Id say a lot of the better ones dont at least not regularly (in my exp), did hear from one of those that they had a problem with new hires, some lf them have very random output quality wise, until they get fired for using llms for everything.
Our company is currently looking for a new programmer and we've interviewed a few so far. I don't want to generalize but it really seems that a non-negligible part of the younger ones at least tries to use LLMs to make up for a lack or experience, and that really shows.
I normally don't like doing programming challenges during an interview because they have little to no real-world connections, but I've been throwing small questions around lately just to see what people do, and how they approach them, and there's a subset of people who will say, "I would ask ChatGPT now" in those scenarios.

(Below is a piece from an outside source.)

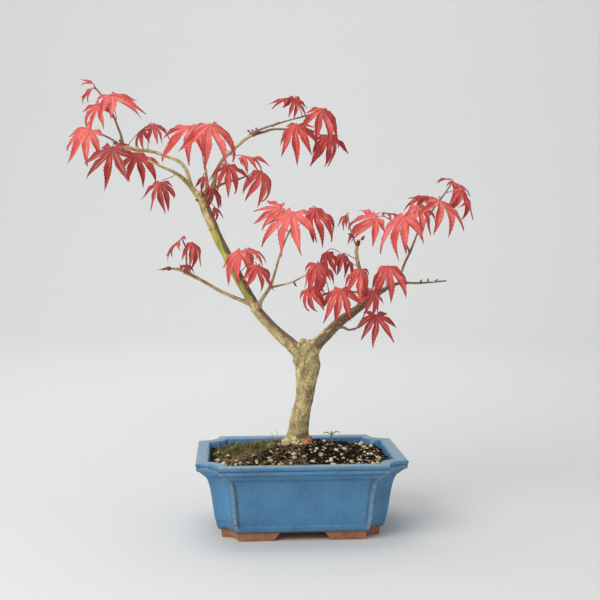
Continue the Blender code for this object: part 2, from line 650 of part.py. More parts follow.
def root_socket(parent):
    """Helpers that keep the soil clear of the buried wood and the seedling's stem."""
    socket = new_helper_collection("socket")
    for name in WOOD:
        if name == "trunk" or name.startswith("root_"):
            bm = bmesh.new()
            sides, path = wood_path(name)
            tube(bm, path, sides, FIT_GAP)
            add_helper("socket_" + name, bm, parent, socket)
    bm = bmesh.new()
    tube(bm, seedling_stem(), 6, FIT_GAP)
    add_helper("socket_seedling", bm, parent, socket)
    return socket


# ---------------------------------------------------------------- leaves

def branch_point(name, share):
    """Centre, direction and radius at a place along a branch."""
    points = wood_points(name)
    place = share * (len(points) - 1)
    i = min(int(place), len(points) - 2)
    t = place - i
    a = Vector(points[i][:3])
    b = Vector(points[i + 1][:3])
    radius = points[i][3] * (1 - t) + points[i + 1][3] * t
    return a.lerp(b, t), (b - a).normalized(), radius


def petiole_start(branch, share, knuckle):
    """Just off the branch's skin, on the side that faces the leaf."""
    centre, along, radius = branch_point(branch, share)
    toward = (knuckle - centre).normalized()
    if share >= 1.0:
        slope = math.sqrt(max(0.0, 1.0 - toward.dot(along) ** 2))
        return centre + toward * (radius * slope + FIT_GAP + PETIOLE_STANDOFF)
    outward = (toward - along * toward.dot(along)).normalized()
    return centre + outward * (radius + FIT_GAP + PETIOLE_STANDOFF)


def leaf_frame(heading, pitch, bank):
    """Axes of a blade: along the middle lobe, across it, and out of its upper side."""
    turn = Matrix.Rotation(math.radians(heading), 3, "Z") @ Matrix.Rotation(math.radians(pitch), 3, "Y")
    turn = turn @ Matrix.Rotation(math.radians(bank), 3, "X")
    return turn @ Vector((1, 0, 0)), turn @ Vector((0, 1, 0)), turn @ Vector((0, 0, 1))


def lobe_point(frame, angle, length, droop, share):
    """A point along a lobe whose fold steepens from the knuckle to the tip."""
    along, across, up = frame
    heading = along * math.cos(math.radians(angle)) + across * math.sin(math.radians(angle))
    point = Vector((0, 0, 0))
    steps = 4
    for i in range(steps):
        middle = share * (i + 0.5) / steps
        fold = math.radians(droop * (0.6 + 1.4 * middle))
        point = point + (heading * math.cos(fold) - up * math.sin(fold)) * (length * share / steps)
    return point


def leaf_fan(lobes):
    """(angle, share of the full length) of every lobe, from one side to the other."""
    half = LOBES[lobes]
    return [(-angle, share) for angle, share in reversed(half[1:])] + half


def leaf_rim(bm, frame, droop, length, fan):
    """The blade's edge: two waist points and a tip for each lobe, and the cuts between."""
    along, across, up = frame
    half_gap = math.radians(min(b[0] - a[0] for a, b in zip(fan, fan[1:])) / 2)
    rim = []
    for k, (angle, share) in enumerate(fan):
        if k > 0:
            between = (angle + fan[k - 1][0]) / 2
            reach = min(SINUS_REACH, SINUS_SHARE * min(share, fan[k - 1][1]))
            rim.append(bm.verts.new(lobe_point(frame, between, length, droop, reach)))
        radial = along * math.cos(math.radians(angle)) + across * math.sin(math.radians(angle))
        waist = lobe_point(frame, angle, length * share, droop, LOBE_WAIST)
        room = waist.dot(radial) * math.sin(half_gap) * LOBE_ROOM
        half = up.cross(radial) * min(length * LOBE_WIDTH * (0.55 + 0.45 * share), room)
        tip = lobe_point(frame, angle, length * share, droop, 1.0)
        rim += [bm.verts.new(waist - half), bm.verts.new(tip), bm.verts.new(waist + half)]
    return rim


def leaf_bmesh(start, frame, droop, length, lobes):
    """A single-layer sheet: lobes fanned round the knuckle at the origin, and a petiole."""
    bm = bmesh.new()
    along, across, up = frame
    fan = leaf_fan(lobes)
    rim = leaf_rim(bm, frame, droop, length, fan)
    reach = start.length
    under = max(0.0, start.normalized().dot(along) + PETIOLE_SWEEP)
    bend = start * 0.5 - along * (PETIOLE_SWEEP * under * reach) + Vector((0, 0, PETIOLE_RISE * reach))
    back = bend.normalized()
    width = back.cross(up)
    if width.length < 0.2:
        width = back.cross(along)
    width = width.normalized() * (PETIOLE_WIDTH / 2)
    if width.dot(across) < 0:
        width = -width
    knuckle = bm.verts.new((0, 0, 0))
    right = bm.verts.new(back * PETIOLE_NECK - width)
    left = bm.verts.new(back * PETIOLE_NECK + width)
    ring = [right] + rim + [left]
    for k in range(len(fan)):
        low, tip, high = ring[1 + 4 * k:4 + 4 * k]
        bm.faces.new((knuckle, ring[4 * k], low))
        bm.faces.new((knuckle, low, high))
        bm.faces.new((low, tip, high))
        bm.faces.new((knuckle, high, ring[4 * k + 4]))
    bm.faces.new((knuckle, left, right))
    for place in (bend, start):
        next_left = bm.verts.new(place + width)
        next_right = bm.verts.new(place - width)
        bm.faces.new((left, next_left, next_right, right))
        left, right = next_left, next_right
    return bm


def build_leaves(parent):
    """One object for each leaf, with its origin at the knuckle where the lobes meet."""
    red = make_material("red_leaf", (0.55, 0.06, 0.045), 0.5)
    for number, row in enumerate(LEAVES, start=1):
        branch, share, place, heading, pitch, bank, droop, length, lobes = row
        knuckle = Vector(place) + tree_shift()
        start = petiole_start(branch, share, knuckle) - knuckle
        bm = leaf_bmesh(start, leaf_frame(heading, pitch, bank), droop, length, lobes)
        leaf = add_object(f"leaf_{number:02d}", bm, red, parent, knuckle)
        solidify = leaf.modifiers.new("Thickness", "SOLIDIFY")
        solidify.thickness = LEAF_THICKNESS * MM
        solidify.offset = 0.0


# ---------------------------------------------------------------- whole object

def centre_on_origin(root):
    """Move everything so the whole object's box stands centred on the origin."""
    bpy.context.view_layer.update()
    depsgraph = bpy.context.evaluated_depsgraph_get()
    corners = []
    for obj in bpy.context.scene.objects:
        if obj.type == "MESH" and not obj.hide_render:
            shaped = obj.evaluated_get(depsgraph)
            corners += [obj.matrix_world @ Vector(corner) for corner in shaped.bound_box]
    low = [min(corner[axis] for corner in corners) for axis in range(3)]
    high = [max(corner[axis] for corner in corners) for axis in range(3)]
    root.location = (-(low[0] + high[0]) / 2, -(low[1] + high[1]) / 2, -low[2])


def main():
    clear_scene()
    root = bpy.data.objects.new("bonsai", None)
    bpy.context.scene.collection.objects.link(root)
    build_pot(root)
    build_screens(root)
    build_soil(root, root_socket(root))
    build_moss(root)
    build_seedling(root)
    build_wood(root)
    build_leaves(root)
    centre_on_origin(root)


main()
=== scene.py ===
"""Looks of the potted maple bonsai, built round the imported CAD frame.

Points in the tables are millimetres from the middle of the pot's footprint, as in the
part's own source: X along the pot's long side, Y from front to back, Z up.
"""
import math
import random

import bmesh
import bpy
from mathutils import Matrix, Vector, kdtree, noise


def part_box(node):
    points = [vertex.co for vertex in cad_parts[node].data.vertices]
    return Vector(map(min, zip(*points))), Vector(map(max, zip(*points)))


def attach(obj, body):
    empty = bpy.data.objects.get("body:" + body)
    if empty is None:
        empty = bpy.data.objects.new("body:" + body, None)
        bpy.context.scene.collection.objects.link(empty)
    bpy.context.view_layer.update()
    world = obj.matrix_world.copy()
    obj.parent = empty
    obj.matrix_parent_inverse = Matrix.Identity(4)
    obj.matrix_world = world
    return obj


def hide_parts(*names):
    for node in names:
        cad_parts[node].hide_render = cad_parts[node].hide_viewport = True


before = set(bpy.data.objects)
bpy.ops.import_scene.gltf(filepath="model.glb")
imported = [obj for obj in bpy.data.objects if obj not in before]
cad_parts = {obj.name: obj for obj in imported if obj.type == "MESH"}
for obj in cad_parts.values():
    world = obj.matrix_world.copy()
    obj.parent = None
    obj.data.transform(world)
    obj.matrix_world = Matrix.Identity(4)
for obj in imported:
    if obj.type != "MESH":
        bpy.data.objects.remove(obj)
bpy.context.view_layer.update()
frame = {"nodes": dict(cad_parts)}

MM = 0.001
SEED = 7
POT_LOW, POT_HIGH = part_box("pot")
ORIGIN = Vector(((POT_LOW.x + POT_HIGH.x) / 2, (POT_LOW.y + POT_HIGH.y) / 2, POT_LOW.z))

# Camera, in millimetres and degrees, in a frame turned with it about the pot's middle
CAMERA_DISTANCE = 952.9
CAMERA_HEIGHT = 293.0
CAMERA_SIDE = 0.7
CAMERA_TURN = 4.53            # how far right of the view line the pot's front faces
CAMERA_PITCH = 3.45
CAMERA_ROLL = 0.2
FOCAL_LENGTH = 55.76
SENSOR_WIDTH = 36.0
# Floor, in metres from the middle: where it starts to curve up, and the curve's radius
FLOOR_FLAT = 1.9
FLOOR_CURVE = 1.7
FLOOR_TOP_EDGE = 2.6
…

I haven't met a vibe-coder in real life yet, but I'm afraid it's only a matter of time.
I haven't worked in industry for a while now but from your accounts it seems like... nothing's changed?
Sturgeon's law very much applies to software engineers. I'm sorry but the vast majority of people in my junior cohort I wouldn't hire to replace my lightbulb. Of course they're all in on LLMs. They'll be doing what they were doing best, generating tons of awful code they copied from somewhere else that the adults in the room will have to clean up later, just the generation and copying is now paid at a $100 monthly subscription.
Like seriously, it doesn't matter even a tiny bit the code got generated by a bullshit machine when the code is Node.JS anyway. If you're building a giant penis out of cow dung it doesn't matter who your construction crew is and how good they are. And the industry is like 90% building giant penises than never come to fruition anyway.
Fair points, but I still take cleaning up someone’s own bad Node.JS code over cleaning up LLM Node.JS slop because the optimist in me hopes that the human who wrote bad code can at least learn something and become better over time. After all we all have started with writing garbage, I know that I have.
On the other hand, I guess I should find a job where I don’t have to touch web development with a ten-foot pole because it’s probably not getting better.